A second insulation layer is usually added for one of three reasons: the operating temperature exceeds the economical or rated range of a single low-cost material, the interface temperature between layers must be brought down to protect a temperature-sensitive outer material, or the system needs properties (vapor barrier, mechanical protection, fire rating) that no single material provides economically on its own. The points below are general industry practice, not a substitute for project-specific insulation specifications.
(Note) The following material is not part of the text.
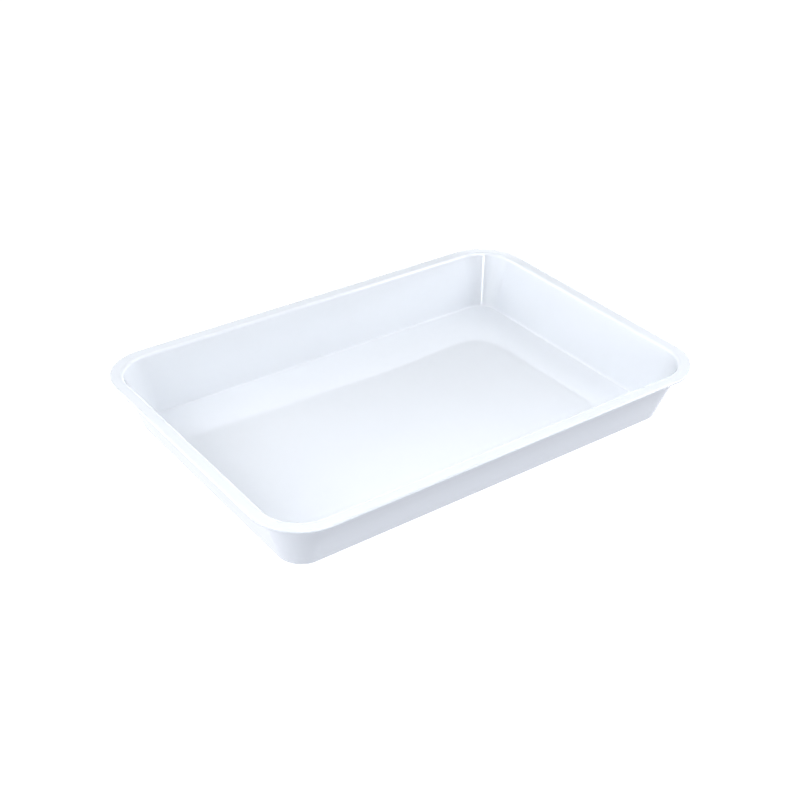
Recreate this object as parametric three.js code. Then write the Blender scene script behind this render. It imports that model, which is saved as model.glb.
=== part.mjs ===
// A one-piece moulded tray: a flat-floored basin with leaning walls, rounded corners
// and a rim that turns outward all the way round.
//
// Millimetres, +Z up. X runs along the long side, Y along the short side, and the origin
// is in the middle of the base, on the surface that the tray stands on.
//
// The wall is described once, as a section: a list of [inset, height] points, where the
// inset is the distance in from the rim's outer edge. Each point of the section becomes
// a rounded rectangle that runs round the tray, and the rectangles are joined in order
// into one closed skin, from the middle of the floor, over the rim, to the middle of
// the underside.

import * as THREE from 'three';

// Driving dimensions
const LENGTH = 420; // over the rim
const WIDTH = 288; // over the rim
const HEIGHT = 50; // from the base to the top of the rim
const WALL = 2.5; // one thickness for floor, walls and rim
const RIM_WIDTH = 10.5; // rim edge to the line where the rim's top and the wall would meet
const RIM_CORNER_RADIUS = 42; // at the rim's outer edge
const FLOOR_INSET = 26.4; // rim edge to the line where the wall and the floor would meet
const FLOOR_CORNER_RADIUS = 18;
const FLOOR_CROWN = 1.8; // how far the middle of the floor stands above its edge
const FOOT_WIDTH = 10; // flat band round the underside that the tray stands on

// Rounded edges of the section
const RIM_EDGE_RADIUS = 1.0;
const SHOULDER_RADIUS = 3.0; // where the rim's top turns down into the basin
const UNDER_RIM_RADIUS = 0.8; // where the rim's underside meets the outer wall
const FLOOR_EDGE_RADIUS = 2.0; // inside the basin, between wall and floor
const BASE_EDGE_RADIUS = 4.0; // outside, between wall and base

// Fineness of the faceted surface
const CORNER_STEPS = 12; // facets round each corner of the tray
const CROWN_SCALES = [0.86, 0.7, 0.52, 0.34, 0.16]; // rings across the crowned floor

// The wall leans out by this angle from the vertical.
const LEAN = Math.atan((FLOOR_INSET - RIM_WIDTH) / (HEIGHT - WALL));
// A round of radius r between the wall and a level face has its centre r * MITRE
// along the level face from the line where the two would meet.
const MITRE = (1 - Math.sin(LEAN)) / Math.cos(LEAN);

// Radius of the tray's corner at a given inset: the rim's lines are parallel, and the
// corner then tightens evenly down the wall to the floor's radius.
function cornerRadius(inset) {
  const atWallTop = RIM_CORNER_RADIUS - RIM_WIDTH;
  if (inset <= RIM_WIDTH) {
    return RIM_CORNER_RADIUS - inset;
  }
  const slope = (atWallTop - FLOOR_CORNER_RADIUS) / (FLOOR_INSET - RIM_WIDTH);
  return atWallTop - slope * (inset - RIM_WIDTH);
}

// Points of a circular arc in the section, from one angle to another, in radians.
// Angle 0 points inward, a quarter turn points up.
function arc(inset, height, radius, from, to, steps) {
  const points = [];
  for (let step = 0; step <= steps; step += 1) {
    const angle = from + ((to - from) * step) / steps;
    points.push([inset + radius * Math.cos(angle), height + radius * Math.sin(angle)]);
  }
  return points;
}

// The section from the floor's edge, up the basin's wall, over the rim and down outside.
function wallSection() {
  const up = Math.PI / 2;
  const outward = Math.PI;
  const down = 1.5 * Math.PI;
  const floorEdge = arc(
    FLOOR_INSET + FLOOR_EDGE_RADIUS * MITRE,
    WALL + FLOOR_EDGE_RADIUS,
    FLOOR_EDGE_RADIUS,
    down,
    outward + LEAN,
    4,
  );
  const shoulder = arc(
    RIM_WIDTH - SHOULDER_RADIUS * MITRE,
    HEIGHT - SHOULDER_RADIUS,
    SHOULDER_RADIUS,
    LEAN,
    up,
    5,
  );
  const rimEdgeTop = arc(
    RIM_EDGE_RADIUS,
    HEIGHT - RIM_EDGE_RADIUS,
    RIM_EDGE_RADIUS,
    up,
    outward,
    3,
  );
  const rimEdgeBottom = arc(
    RIM_EDGE_RADIUS,
    HEIGHT - WALL + RIM_EDGE_RADIUS,
    RIM_EDGE_RADIUS,
    outward,
    down,
    3,
  );
  const underRim = arc(
    RIM_WIDTH - (WALL + UNDER_RIM_RADIUS) * MITRE,
    HEIGHT - WALL - UNDER_RIM_RADIUS,
    UNDER_RIM_RADIUS,
    up,
    LEAN,
    2,
  );
  const baseEdge = arc(
    FLOOR_INSET + (BASE_EDGE_RADIUS - WALL) * MITRE,
    BASE_EDGE_RADIUS,
    BASE_EDGE_RADIUS,
    outward + LEAN,
    down,
    5,
  );
  return [floorEdge, shoulder, rimEdgeTop, rimEdgeBottom, underRim, baseEdge].flat();
}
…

1. Sizing Layer 1 (inner, hot/cold face)

Layer 1 must be rated for the full operating temperature and is usually sized first — on hot service, thick enough to bring the Layer 1/Layer 2 interface temperature ($T_{int}$) down within Layer 2's rated range; on cold/cryogenic service, thick enough to provide the primary vapor and thermal barrier closest to the wall.

2. Sizing Layer 2 (outer)

Layer 2 only needs to survive the interface temperature it actually sees, not the full process temperature — this is what allows a less expensive or lower-temperature-rated material to be used economically as the outer layer. Size Layer 2 to meet the final design target: personnel-protection touch limit for hot service, or dew-point margin for cold service.

3. Using this calculator

After enabling the second layer, check the Interface Temperature shown in Thermal Results against Layer 2's rated range (shown under the material dropdown). If it's exceeded, either increase Layer 1 thickness or choose a higher-temperature-rated Layer 2 material — the calculator flags this automatically with a validation warning.
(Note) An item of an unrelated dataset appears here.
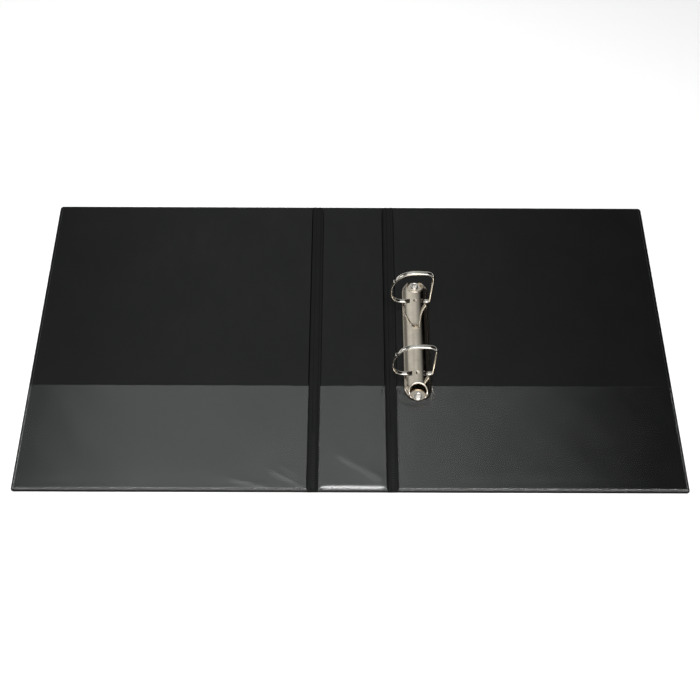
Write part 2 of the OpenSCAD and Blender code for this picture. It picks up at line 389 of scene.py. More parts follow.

4. Common hot-service combinations

Calcium silicate or perlite (high-temperature-rated, rigid) as Layer 1, transitioning to mineral wool or fiberglass (economical, easy to fabricate) as Layer 2 — standard practice for steam, hot oil, and process lines above the outer material's temperature limit.
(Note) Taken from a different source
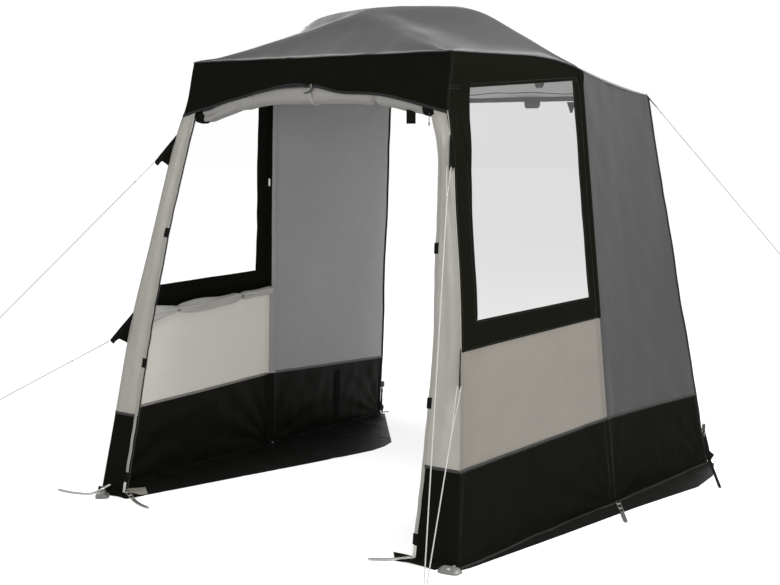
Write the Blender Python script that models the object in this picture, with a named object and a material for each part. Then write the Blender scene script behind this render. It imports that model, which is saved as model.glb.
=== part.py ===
"""Tailgate tent: a cloth shelter on two pairs of splayed legs, domed over crossing roof poles, open at the
front under an arched fascia and open at the rear, where it closes against a vehicle.

Metres, +Z up. The front faces -Y. The origin is on the ground, midway between the outermost guy pegs.
Depths are measured back from the line of the front feet.
"""
import math

import bmesh
import bpy
from mathutils import Vector

GAP = 0.0003
CLOTH = 0.004
FILM = 0.002

# Legs: half width and depth at the ground and at the eave
EAVE_Z = 1.95
FRONT_FOOT_X, FRONT_FOOT_DEPTH = 0.986, 0.0
FRONT_EAVE_X, FRONT_EAVE_DEPTH = 0.705, 0.357
MID_FOOT_X, MID_FOOT_DEPTH = 1.017, 1.197
MID_EAVE_X, MID_EAVE_DEPTH = 0.875, 1.080
MID_EAVE_Z = 1.90
REAR_FOOT_X, REAR_FOOT_DEPTH = 1.025, 2.172
REAR_TOP_X, REAR_TOP_DEPTH, REAR_TOP_Z = 0.774, 1.938, 1.813
FRONT_LEG_BOW = 0.028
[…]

5. Common cold/cryogenic combinations

Closed-cell elastomeric or cellular glass (continuous vapor barrier) as Layer 1, with polyisocyanurate, XPS, or an additional elastomeric layer as Layer 2 for extra thermal resistance and mechanical protection. For sub-ambient service, a continuous, unbroken vapor retarder is more important than raw R-value — moisture ingress that reaches the cold wall surface will degrade insulation performance over time even if the calculated dry-condition heat loss looks acceptable.

6. Installation practice (not modeled here)

This calculator solves the 1-D planar heat balance and does not model installation details. Field practice should stagger the horizontal and vertical joints between Layer 1 and Layer 2 (avoid a straight-through gap) to limit thermal bridging and, for cold service, protect the vapor barrier's continuity at joints and penetrations.

References
  • ASTM C680: Standard Practice for Estimate of Heat Gain or Loss and the Surface Temperatures of Insulated Flat, Cylindrical, and Spherical Systems.
  • Churchill, S. W., and Chu, H. H. S.: "Correlating Equations for Laminar and Turbulent Free Convection from a Vertical Plate," Int. J. Heat Mass Transfer, Vol. 18, 1975 — used for the natural convection coefficient, valid across the full Rayleigh number range.
  • Churchill, S. W.: Correlating equation for laminar and turbulent forced-convection flow over a flat plate (as presented in Incropera & DeWitt, Fundamentals of Heat and Mass Transfer, Eq. 7.30/7.38) — used for the forced-convection coefficient, with transition to turbulent flow at $Re_L = 5\times10^5$.
  • Mixed convection combination: natural and forced coefficients are combined as $h_{comb} = (h_{forced}^3+h_{nat}^3)^{1/3}$, per Incropera & DeWitt's mixed-convection guidance (Ch. 9) that $n=3$ is appropriate for assisting/transverse flow on a vertical surface (as opposed to $n=3.5$–$4$, reserved for transverse flow on horizontal plates/cylinders).
  • Wall / Shell Thickness: user input (Section 2); the metal wall is assumed carbon steel, with conductivity from a temperature-dependent quadratic fit. Wall resistance is typically two to three orders of magnitude smaller than the insulation resistance, so it has little effect on the results, but is retained in the heat balance for completeness.
  • ASHRAE Handbook of Fundamentals: Sol-air temperature method, used to fold solar radiation gain into the surface energy balance for outdoor vertical surfaces (optional input). This is a simplified, lumped treatment (absorbed flux divided by the surface coefficient) rather than a full view-factor/incidence-angle model, consistent with the same simplification used elsewhere in CheCalc's insulation calculators.
  • NAIMA 3E Plus (North American Insulation Manufacturers Association) and manufacturer published data: source basis for insulation material thermal conductivity vs. temperature curves.
  • EPA Greenhouse Gas Emission Factors Hub: Fuel combustion CO2 emission factors (kg CO2/MMBtu) used for the CO2 Emissions Avoided estimate. The electricity grid factor is a rough US average and should be replaced with a site/region-specific value where precision matters.
  • Economic thickness of insulation: standard capital-recovery-factor (CRF) annualization method, per common industrial energy-economics practice (e.g. DOE/ASHRAE insulation economic-thickness guidance), used in the Economic Thickness Analysis section.